*What to produce*:
Quote verbatim everything from the line containing "module bead(d, h, r)" down to the line containing "obj.matrix_parent_inverse = Matrix.Identity(4)", with both of those lines included and no others.

*Raw data*:
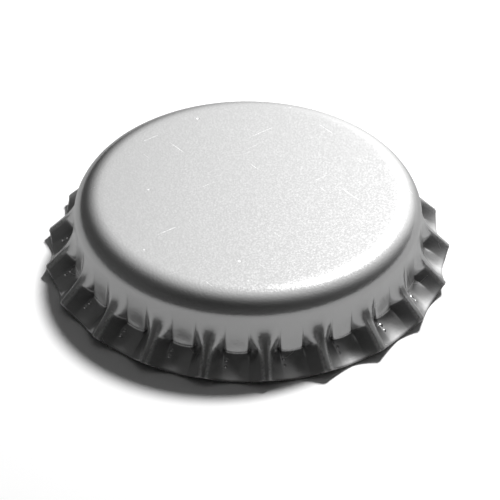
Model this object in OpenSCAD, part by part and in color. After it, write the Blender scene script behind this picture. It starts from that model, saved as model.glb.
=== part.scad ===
// Crown bottle cap, as pressed and before it is crimped on a bottle.
// A flat round panel turns down through a rounded shoulder into a short wall, and the wall opens
// into a corrugated skirt. Sharp ridges lean out to the tooth tips. Between them the wall runs on
// down as smooth lobes, then curves out into scalloped feet that the cap stands on.
// A moulded seal lines the inside of the panel.
// The axis is Z, the feet stand on Z = 0 and the first tooth lies on +X.

/* [Cap] */
// Overall height, from the feet to the panel
cap_h = 6.35; // [5.9:0.05:6.7]
// Diameter inside the wall, where it passes over the bottle's finish
inside_d = 26.75; // [25.5:0.05:28]
// Thickness of the sheet steel
sheet_t = 0.235; // [0.18:0.005:0.28]
// Outer radius of the shoulder between panel and wall
shoulder_r = 1.85; // [1.2:0.05:2]
// Height of the plain wall under the shoulder
wall_h = 0.3; // [0.2:0.05:0.5]

/* [Skirt] */
// Number of teeth
teeth = 21; // [19:1:24]
// Diameter over the tooth tips
tip_d = 32.1; // [31.4:0.05:33]
// Depth below the panel at which the ridges start to lean out
lean_depth = 1.6; // [1.4:0.05:1.8]
// Radius of the curve along which a ridge leans out
lean_r = 3.4; // [3:0.1:3.8]
// Angle of a ridge's straight end, from the vertical
lean_angle = 43.3; // [40:0.1:47]
// Height of the bend where a lobe meets its foot
bend_h = 1.73; // [1.45:0.02:1.93]
// How far a lobe has opened beyond the wall at that bend
bend_out = 0.34; // [0.1:0.02:0.5]
// Angle of a foot at the bend, from the vertical
foot_top_angle = 22; // [16:1:28]
// Angle of a foot at its rim, from the vertical
foot_rim_angle = 72; // [64:1:76]
// Width of a ridge's flat top where it starts
crest_top_w = 0.78; // [0.5:0.02:0.9]
// Width of a ridge's flat top at the tooth tip
crest_tip_w = 0.46; // [0.3:0.02:0.6]
// Width of a lobe between two ridges
lobe_w = 1.84; // [1.4:0.02:2.2]
// How far the middle of a lobe stands proud of its sides
lobe_pillow = 0.1; // [0:0.01:0.16]

/* [Seal] */
// Thickness of the seal's thin middle
seal_web_t = 0.3; // [0.2:0.02:0.5]
// Thickness of the channel that the bottle's lip presses into
seal_channel_t = 0.4; // [0.3:0.02:0.6]
// Diameter along the top of the outer bead
outer_bead_d = 24.5; // [23.8:0.1:24.8]
// Depth of the outer bead below the panel
outer_bead_h = 1.3; // [1:0.05:1.5]
// Radius of the outer bead's round section
outer_bead_r = 0.85; // [0.6:0.05:0.9]
// Diameter along the top of the inner bead
inner_bead_d = 17.8; // [17:0.1:18.6]
// Depth of the inner bead below the panel
inner_bead_h = 0.75; // [0.6:0.05:1]
// Radius of the inner bead's round section
inner_bead_r = 0.6; // [0.4:0.05:0.7]
// Gap between the seal's edge and the wall
seal_gap = 0.05; // [0.02:0.01:0.2]

/* [Hidden] */
$fn = 168;

bore_r = inside_d / 2;
wall_r = bore_r + sheet_t;
tip_r = tip_d / 2;
ceiling_z = cap_h - sheet_t;
shoulder_z = cap_h - shoulder_r;
seam_z = shoulder_z - wall_h;
lean_z = cap_h - lean_depth;

pitch = 360 / teeth;
lobe_half = lobe_w / (2 * wall_r) * 180 / PI / pitch;
crest_top_half = crest_top_w / (2 * wall_r) * 180 / PI / pitch;
crest_tip_half = crest_tip_w / (2 * tip_r) * 180 / PI / pitch;

// Rows of the skirt's surface, as shares of the way from the plain wall down to the bend, and from
// the bend down to the rim. They lie closest together at the bend, which is sharp.
share_above = [0, 0.28, 0.54, 0.77, 0.94, 1];
share_below = [0, 0.14, 0.42, 0.72, 1];
rows_above = len(share_above) - 1;
rows_below = len(share_below) - 1;
rows = rows_above + rows_below;
function above(j) = share_above[min(j, rows_above)];
function below(j) = share_below[max(0, j - rows_above)];
// Columns of half a tooth, from the crest to the middle of a lobe.
half_cols = 6;
cols = 2 * half_cols;
around = cols * teeth;

// The skirt's top edge is sunk this far into the wall, and lies this far inside its two faces.
tongue_h = 0.12;
tongue_inset = 0.005;
// Share of a ridge's height that is lost at the edges of its flat top.
crest_round = 0.05;
// Shape of a ridge across its width: 1 gives flat flanks, and more gives a round back that drops
// steeply at its foot. It is round at the top and flatter at the bend.
arch_top = 2.6;
arch_bend = 1.3;
// Shape of a foot's hollow: 1 gives flat sides, 2 a round trough.
foot_hollow = 1.5;

// Path down a ridge, as [radius, height]: an arc that leans out, then a straight end.
seam_lean = asin((lean_z - seam_z) / lean_r);
lean_end = [wall_r + lean_r * (1 - cos(lean_angle)), lean_z - lean_r * sin(lean_angle)];
crest_end = (tip_r - lean_end[0]) / sin(lean_angle);
function crest_arc(a) = [wall_r + lean_r * (1 - cos(a)), lean_z - lean_r * sin(a)];
function crest(j) =
    crest_arc(seam_lean + (lean_angle - seam_lean) * above(j))
    + [sin(lean_angle), -cos(lean_angle)] * crest_end * below(j);

// Path down the middle of a lobe and its foot, which is an arc that opens like a bell's mouth.
// The foot's lower edge lies at height 0.
function foot_at(j) = foot_top_angle + (foot_rim_angle - foot_top_angle) * below(j);
rim_angle = (foot_at(rows - 1) + foot_rim_angle) / 2;
rim_z = sheet_t * sin(rim_angle);
foot_r = (bend_h - rim_z) / (sin(foot_rim_angle) - sin(foot_top_angle));
function root(j) =
    [wall_r + bend_out * pow(above(j), 1.6), seam_z + (bend_h - seam_z) * above(j)]
    + foot_r * [cos(foot_top_angle) - cos(foot_at(j)), sin(foot_top_angle) - sin(foot_at(j))];

// Places of the columns across half a tooth, in tooth pitches from the crest.
function crest_half(j) = crest_top_half + (crest_tip_half - crest_top_half) * j / rows;
function lobe_edge() = 0.5 - lobe_half;
function flank(j, share) = crest_half(j) + (lobe_edge() - crest_half(j)) * share;
function column(i, j) =
    i == 0 ? 0 :
    i == 1 ? crest_half(j) :
    i == 2 ? flank(j, 0.4) :
    i == 3 ? flank(j, 0.75) :
    i == 4 ? lobe_edge() :
    i == 5 ? lobe_edge() + lobe_half * 0.45 : 0.5;

// Height of the ridge at a place across the tooth, from 0 at the lobe to 1 at the crest.
// Above the bend a ridge has steep sides against the lobes. Below it the feet are troughs.
function side(u, j) = max(0, min(1, (u - crest_half(j)) / (lobe_edge() - crest_half(j))));
function arch(u, j) = 1 - pow(side(u, j), arch_top + (arch_bend - arch_top) * above(j));
function trough(u, j) = pow((0.5 - u) / (0.5 - crest_half(j)), foot_hollow);
function mix(j) = min(1, 2 * below(j));
function ridge(u, j) =
    u < crest_half(j) / 2 ? 1 :
    (1 - crest_round) * ((1 - mix(j)) * arch(u, j) + mix(j) * trough(u, j));

// Sinks the sides of a lobe, so that its middle stands proud.
function beside(u) = u < lobe_edge() ? u / lobe_edge() : (0.5 - u) / lobe_half;
function sunk(u, j) = lobe_pillow * pow(beside(u), 2) * sin(180 * above(j));

function fold(i) = min(i % cols, cols - i % cols);
function angle_at(i, j) =
    let (u = column(fold(i), j), turn = floor(i / cols), back = i % cols > half_cols)
    pitch * (back ? turn + 1 - u : turn + u);
function section(i, j) =
    let (u = column(fold(i), j), top = ridge(u, j))
    j == 0 ? [wall_r - tongue_inset, seam_z]
    : root(j) + top * (crest(j) - root(j)) - [(1 - top) * sunk(u, j), 0];
function outer(i, j) =
    let (p = section(i, j), a = angle_at(i, j))
    [p[0] * cos(a), p[0] * sin(a), p[1]];

// The inner face lies one sheet thickness in from the outer face, square to it.
function wrap(i) = (i + around) % around;
function across(i, j) = outer(wrap(i + 1), j) - outer(wrap(i - 1), j);
function along(i, j) = outer(i, min(j + 1, rows)) - outer(i, max(j - 1, 0));
function inward(i, j) = let (n = cross(across(i, j), along(i, j))) n / norm(n);
function inner(i, j) =
    j == 0
    ? let (a = angle_at(i, 0)) [(bore_r + tongue_inset) * cos(a), (bore_r + tongue_inset) * sin(a), seam_z]
    : outer(i, j) + sheet_t * inward(i, j);

function lifted(p) = [p[0], p[1], p[2] + tongue_h];

// Outline of the pan at a depth of t inside its outer face.
module pan_outline(t) {
    radius = shoulder_r - t;
    translate([0, seam_z]) square([wall_r - t, shoulder_z - seam_z]);
    translate([0, seam_z]) square([wall_r - shoulder_r, cap_h - t - seam_z]);
    translate([wall_r - shoulder_r, shoulder_z]) circle(radius);
}

module pan() {
    rotate_extrude()
    difference() {
        intersection() {
            pan_outline(0);
            translate([0, seam_z]) square([wall_r, cap_h]);
        }
        pan_outline(sheet_t);
    }
}

// The skirt is a closed sheet: outer face down, rim across, inner face up, and a tongue on top.
module skirt() {
    loops = [
        [for (i = [0:around - 1]) lifted(outer(i, 0))],
        for (j = [0:rows]) [for (i = [0:around - 1]) outer(i, j)],
        for (j = [rows:-1:0]) [for (i = [0:around - 1]) inner(i, j)],
        [for (i = [0:around - 1]) lifted(inner(i, 0))],
    ];
    count = len(loops);
    points = [for (loop = loops) each loop];
    faces = [
        for (k = [0:count - 1]) for (i = [0:around - 1])
        let (a = k * around + i, b = k * around + wrap(i + 1))
        let (next = (k + 1) % count - k)
        each [[a, b, b + next * around], [a, b + next * around, a + next * around]]
    ];
    polyhedron(points, faces);
}

module shell() {
    color("silver")
    union() {
        pan();
        skirt();
    }
}

// Space under the panel that the seal may fill, narrower than the pan by the gap at its edge.
module seal_room() {
    edge_r = bore_r - seal_gap;
    corner = shoulder_r - sheet_t;
    translate([0, ceiling_z - outer_bead_h]) square([edge_r - corner, outer_bead_h]);
    translate([edge_r - corner, shoulder_z]) circle(corner);
    translate([0, seam_z]) square([edge_r, shoulder_z - seam_z]);
}

module bead(d, h, r) {
    translate([d / 2, ceiling_z - h + r]) circle(r);
}

module seal() {
    channel_r = inner_bead_d / 2;
    color("whitesmoke")
    rotate_extrude()
    intersection() {
        seal_room();
        union() {
            translate([0, ceiling_z - seal_web_t]) square([channel_r, seal_web_t]);
            translate([channel_r, ceiling_z - seal_channel_t]) square([bore_r - channel_r, seal_channel_t]);
            bead(outer_bead_d, outer_bead_h, outer_bead_r);
            bead(inner_bead_d, inner_bead_h, inner_bead_r);
        }
    }
}

shell();
seal();
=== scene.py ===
from math import cos, pi, radians, sin, tan

import bmesh
import bpy
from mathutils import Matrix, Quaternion, Vector


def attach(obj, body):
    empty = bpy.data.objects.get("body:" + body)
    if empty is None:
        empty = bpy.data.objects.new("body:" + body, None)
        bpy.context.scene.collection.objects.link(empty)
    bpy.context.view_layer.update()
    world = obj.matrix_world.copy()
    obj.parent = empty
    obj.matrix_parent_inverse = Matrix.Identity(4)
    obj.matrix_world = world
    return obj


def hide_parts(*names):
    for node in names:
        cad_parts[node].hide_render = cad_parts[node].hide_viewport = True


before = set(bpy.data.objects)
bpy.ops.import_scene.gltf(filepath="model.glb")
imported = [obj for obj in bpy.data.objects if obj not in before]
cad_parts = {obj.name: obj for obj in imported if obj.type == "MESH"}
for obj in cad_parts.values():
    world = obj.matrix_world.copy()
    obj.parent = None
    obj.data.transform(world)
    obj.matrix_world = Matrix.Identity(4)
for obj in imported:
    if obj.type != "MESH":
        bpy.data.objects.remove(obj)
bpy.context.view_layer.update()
mm = 0.001  # sizes below are in millimetres


def clearSelection():
    if bpy.context.object and bpy.context.object.mode != "OBJECT":
        bpy.ops.object.mode_set(mode="OBJECT")
    bpy.ops.object.select_all(action="DESELECT")


def pickOnly(piece):
    clearSelection()
    piece.select_set(True)
    bpy.context.view_layer.objects.active = piece


# Selects one point of the mesh in edit mode, and says where it is.
def selectPoint(piece, number):
    mesh = bmesh.from_edit_mesh(piece.data)
    mesh.verts.ensure_lookup_table()
    for point in mesh.verts:
        point.select = point.index == number
    mesh.select_flush_mode()
    bmesh.update_edit_mesh(piece.data)
    return mesh.verts[number].co.copy()


def linear(hexColour):
    parts = [int(hexColour[i:i + 2], 16) / 255 for i in (1, 3, 5)]
    return [p / 12.92 if p <= 0.04045 else ((p + 0.055) / 1.055) ** 2.4 for p in parts] + [1]


def node(tree, kind, links=(), **settings):
    made = tree.nodes.new(kind)
    for key, value in settings.items():
        if key[:2] == "in" and key[2:].isdigit():
            made.inputs[int(key[2:])].default_value = value
        else:
            setattr(made, key, value)
    for socket, source in dict(links).items():
        tree.links.new(source, made.inputs[socket])
    return made


cameraSet = {
    "place": (-2.694202, -138.560580, 109.934181),
    "aim": (0.107200, -3.647800, 3.35),
    "roll": 0.4437,  # degrees
    "lens": 159.98,
    "sensor": 36,
}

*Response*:
module bead(d, h, r) {
    translate([d / 2, ceiling_z - h + r]) circle(r);
}

module seal() {
    channel_r = inner_bead_d / 2;
    color("whitesmoke")
    rotate_extrude()
    intersection() {
        seal_room();
        union() {
            translate([0, ceiling_z - seal_web_t]) square([channel_r, seal_web_t]);
            translate([channel_r, ceiling_z - seal_channel_t]) square([bore_r - channel_r, seal_channel_t]);
            bead(outer_bead_d, outer_bead_h, outer_bead_r);
            bead(inner_bead_d, inner_bead_h, inner_bead_r);
        }
    }
}

shell();
seal();
=== scene.py ===
from math import cos, pi, radians, sin, tan

import bmesh
import bpy
from mathutils import Matrix, Quaternion, Vector


def attach(obj, body):
    empty = bpy.data.objects.get("body:" + body)
    if empty is None:
        empty = bpy.data.objects.new("body:" + body, None)
        bpy.context.scene.collection.objects.link(empty)
    bpy.context.view_layer.update()
    world = obj.matrix_world.copy()
    obj.parent = empty
    obj.matrix_parent_inverse = Matrix.Identity(4)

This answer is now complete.